コアなスポーツファンには『これからブレイクしそうな若手を発掘したい』という想いというか、楽しみ方があると思いますが、今回の企画はそんな感じのきっかけの話です。自分は専門家でないため、体の動かし方だとかメカニズム関係は詳しくないのですが、そんな眼が節穴な自分でもスタッツから何か分かることは多少見つかるのではないかな、と考えています。とくに2軍3軍のファームの個人成績は、1軍とは違ってスタッドキャスト系のデータは入手が困難なため、ファンが手に入れられるデータは、伝統的な打撃/投球成績かYoutube動画くらいしかありません。その限られた情報から何とか新たな情報を得ようと創意工夫をこらす必要がでてきます。
今回はパワーに注目してみた
セイバーメトリクスでは、打者を評価する指標として、三振の多さ(K%)や選球眼(BB%やIsoD)などが使われますが、長打力を表す指標にIsoP(Isolated Power)があります。このIsoPは、長打率から打率を引いたものです。長打率には、単打が増えると長打率も増える構造になっているので、長打率から打率を引くことで”純粋な長打力”を評価しようという狙いがあります。(参照:SPAIA 「長打率とIsoPは何が違う?いまさら聞けない野球の指標」)

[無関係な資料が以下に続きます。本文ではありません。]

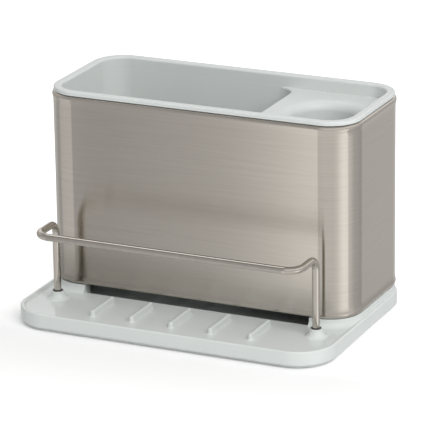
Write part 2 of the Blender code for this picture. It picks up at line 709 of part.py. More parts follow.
def tub_outside():
    """The drafted outside of the deep compartment."""
    upper = cell_outline(FACE_STEP, 0.0, CORNER_EASE)
    lower = cell_outline(FACE_STEP + TUB_DRAFT, TUB_DRAFT, CORNER_EASE)
    tub = drafted_prism("tub_outside", upper, lower, TUB_BOTTOM, SHELF_TOP - OVERLAP)
    round_lower_edge(tub, TUB_FLOOR_ROUND + TUB_WALL / 2)
    return tub


def tub_inside():
    """The drafted hollow of the deep compartment, which also cuts through the shelf."""
    wall = TUB_WALL + FACE_STEP
    upper = cell_outline(wall, DIVIDER_THICKNESS)
    lower = cell_outline(wall + TUB_DRAFT, DIVIDER_THICKNESS + TUB_DRAFT)
    hollow = drafted_prism("tub_inside", upper, lower, TUB_BOTTOM + TUB_FLOOR, SHELF_TOP + OVERLAP)
    round_lower_edge(hollow, TUB_FLOOR_ROUND)
    return hollow


def cup_outside():
    """The outside of the round cup that hangs under the shelf."""
    outside = CUP_RADIUS + CUP_WALL
    shoulder = outside + CUP_LIP / 2
    bottom = SHELF_TOP - CUP_DEPTH - TUB_FLOOR
    profile = [(0.0, SHELF_TOP - OVERLAP), (shoulder, SHELF_TOP - OVERLAP),
               (shoulder, SHELF_TOP - SHELF_THICKNESS - OVERLAP), (outside, SHELF_TOP - CUP_LIP - CUP_WALL)]
    center = (outside - CUP_DRAFT - CUP_FLOOR_ROUND, bottom + CUP_FLOOR_ROUND)
    profile += arc(center, CUP_FLOOR_ROUND, 0, -90, ROUND_STEPS)
    profile += [(0.0, bottom)]
    return turned("cup_outside", profile, (CUP_X, SLEEVE_Y))


def cup_inside():
    """The hollow of the cup, with the soft rounded lip that leads into it."""
    bottom = SHELF_TOP - CUP_DEPTH
    lip = CUP_RADIUS + CUP_LIP
    profile = [(0.0, SHELF_TOP + OVERRUN), (lip, SHELF_TOP + OVERRUN)]
    profile += arc((lip, SHELF_TOP - CUP_LIP + FACE_STEP), CUP_LIP, 90, 180, CORNER_STEPS // 2)
    center = (CUP_RADIUS - CUP_DRAFT - CUP_FLOOR_ROUND, bottom + CUP_FLOOR_ROUND)
    profile += arc(center, CUP_FLOOR_ROUND, 0, -90, ROUND_STEPS)
    profile += [(0.0, bottom)]
    return turned("cup_inside", profile, (CUP_X, SLEEVE_Y))


def drain_slots():
    """Rows of round-ended slots through the floor of the deep compartment."""
    slots = []
    half_width = SLOT_WIDTH / 2
    half_length = SLOT_LENGTH_SHARE * TUB_HALF_DEPTH
    for column in range(SLOT_COLUMNS):
        x = DIVIDER_X - TUB_LENGTH / 2 + (column - (SLOT_COLUMNS - 1) / 2) * SLOT_PITCH_X_SHARE * TUB_LENGTH
        for row in range(SLOT_ROWS):
            y = SLEEVE_Y + (row - (SLOT_ROWS - 1) / 2) * SLOT_PITCH_Y_SHARE * 2 * TUB_HALF_DEPTH
            outline = rounded_rectangle(half_width, half_length, half_width - FACE_STEP, (x, y), ROUND_STEPS)
            name = "drain_slot_" + str(column) + "_" + str(row)
            slots.append(prism(name, outline, TUB_BOTTOM - OVERRUN, TUB_BOTTOM + TUB_FLOOR + OVERLAP))
    return slots


def drain_holes():
    """A ring of round holes through the floor of the cup."""
    holes = []
    high = SHELF_TOP - CUP_DEPTH + OVERLAP
    low = SHELF_TOP - CUP_DEPTH - TUB_FLOOR - OVERRUN
    for index in range(HOLE_COUNT):
        angle = 2 * math.pi * index / HOLE_COUNT
        place = (CUP_X + HOLE_CIRCLE * math.cos(angle), SLEEVE_Y + HOLE_CIRCLE * math.sin(angle))
        profile = [(0.0, high), (HOLE_RADIUS, high), (HOLE_RADIUS, low), (0.0, low)]
        holes.append(turned("drain_hole_" + str(index), profile, place, CORNER_STEPS))
    return holes


def caddy(made):
    """The lift-out caddy: rim, deep compartment, shelf and cup in one moulding."""
    body = caddy_rim()
    for addition in (shelf_plate(), tub_outside(), cup_outside()):
        combine(body, addition, "UNION")
    for hollow in (tub_inside(), shelf_edge_round(), cup_inside()):
        combine(body, hollow, "DIFFERENCE")
    for cutter in drain_slots() + drain_holes():
        combine(body, cutter, "DIFFERENCE")
    shade(body, made)


def build():
    """Makes every piece."""
    clear_scene()
    drip_tray(material("tray_plastic", TRAY_FINISH))
    tray_feet(material("foot_rubber", FOOT_FINISH))
    rail_bushes(material("bush_rubber", BUSH_FINISH))
    rail(material("wire_steel", WIRE_FINISH))
    sleeve(material("sleeve_steel", STEEL_FINISH))
    caddy(material("caddy_plastic", CADDY_FINISH))


build()
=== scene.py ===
"""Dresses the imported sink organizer: finer mouldings, brushed steel, and a pale studio."""

import math

import bmesh
import bpy
from mathutils import Matrix, Vector


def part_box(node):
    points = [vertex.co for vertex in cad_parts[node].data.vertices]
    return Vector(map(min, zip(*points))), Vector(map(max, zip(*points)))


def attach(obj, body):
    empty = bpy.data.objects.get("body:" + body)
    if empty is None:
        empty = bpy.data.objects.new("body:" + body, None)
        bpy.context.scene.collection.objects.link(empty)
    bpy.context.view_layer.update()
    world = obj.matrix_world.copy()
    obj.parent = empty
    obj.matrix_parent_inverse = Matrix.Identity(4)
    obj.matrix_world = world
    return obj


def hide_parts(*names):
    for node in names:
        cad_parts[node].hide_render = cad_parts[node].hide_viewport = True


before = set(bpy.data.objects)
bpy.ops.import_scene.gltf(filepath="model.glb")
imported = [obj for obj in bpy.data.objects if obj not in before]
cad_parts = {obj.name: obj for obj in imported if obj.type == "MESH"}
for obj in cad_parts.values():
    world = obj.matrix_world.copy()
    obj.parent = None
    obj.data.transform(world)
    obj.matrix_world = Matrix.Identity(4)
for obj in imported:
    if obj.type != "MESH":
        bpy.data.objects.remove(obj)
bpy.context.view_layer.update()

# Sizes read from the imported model
tray_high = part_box("drip_tray")[1]
sleeve_low, sleeve_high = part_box("sleeve")
caddy_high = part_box("caddy")[1]
rail_low, rail_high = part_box("rail")
foot_low, foot_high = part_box("foot_front_left")
bush_low, bush_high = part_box("rail_bush_right")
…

そこでこのIsoPを使って、どの球団のファンも期待したくなる未来の”和製大砲”を発掘してみよう…と思ったのですが、このIsoPも構造をよく理解する必要があります。例えば”2塁打が多い中距離ヒッター”と”あたれば飛ぶホームランバッター”が同じIsoPの値になることが予想されます。例えば、去年のIsoPのランキングを見てみると、山田哲人選手(2B/東京ヤクルト)が2位に入っています。山田選手も本塁打35本も打っているので大砲と言えば大砲なのですが、2塁打も35本打っていて、いま発掘してみたい”とにかくパワーが凄い”ような選手像とはちょっと違うんですよね。
そこで、長打の中で本塁打数の割合を見てみることにしました。この狙いは、『2塁打が多いのはパワーが足りなくて、外野フェンスを超えない打球が多いからだろう』という前提で割り切って、本当のパワーバッターならば打球はフェンスを越えるはずだ、という考えです。さらに本塁打数÷長打数だけでなく、分母に犠牲フライも加えてみます。犠牲フライもパワー不足で外野フェンスを超えなかった打球だと割り切ってしまおう、ということです。つまりは、、、 本塁打数÷(長打+犠牲フライ)という指標で評価してみました。結果は以下の通り。
IsoPのランキングと比べると、よりパワーヒッター感が高まったように見えます。
因みに2017~19年までのNPB1軍で、300打席以上の打者を対象に年度相関を確認してみました。尚、パークファクターの影響がでないよう、移籍していない選手のデータが対象です。結果、相関係数が0.82 と高い相関関係が確認できました。
因みに今回はNPBが対象ですが、同様にMLBで2018→2019シーズンのデータを比較して見たところ、相関係数が0.59とNPBと比べると、年度相関が弱まわることが分かりました。同様に韓国プロ野球で年度相関は0.77でした。日本と韓国の場合は、外国人選手にパワーが必要な役割を任せているので、相関係数が高くなり易いのだろうと思います。メジャーの場合は、どのポジションでもパワーのあるバッターだらけなので、相関係数が少し低くなるのかなと思います。
HR/(XBH+SF)ランキング(ファーム)
上記で考案した指標を使って、昨シーズンの2,3軍の選手のランキングを見てみます。
安田尚憲(IF/千葉ロッテ)は、今季主力として活躍している選手ですね。次に今季8月8日時点までのファーム成績を見てます。まだ試合数が消化してないので参考程度に見てください。
1位は東北楽天で2019年ドラフト2位の黒川史陽選手(2B/東北楽天)。バットコントロールが巧い感じの選手で、Deltaのプロスペクトランキングではシンシナティレッズの秋山翔吾選手のようなタイプと評されていました。確かにヒットのほとんどが単打ですが、打った長打2本は2本とも本塁打。長打のサンプル数自体が少ないのでまだ何とも言えませんが、打球速度も速そうですし、実はこれから長打が打てるようになってくるのではないかと密に注目しています。
個人的に注目したいのは、2018年ドラフト4位濱田太貴選手(OF/東京ヤクルト)でしょうか。球団からも将来の”右の大砲”候補と呼ばれている選手ですね。ヤクルトの外野はバレンティンが抜け、今後ベテランの青木宣親選手がいつまで活躍するか気になりますが、その後は結構チャンスが出てくると思いますので、競争が激しいと思いますが逆にチャンスは十分あるように見えます。
とりあえず、今回はここまでです・・・。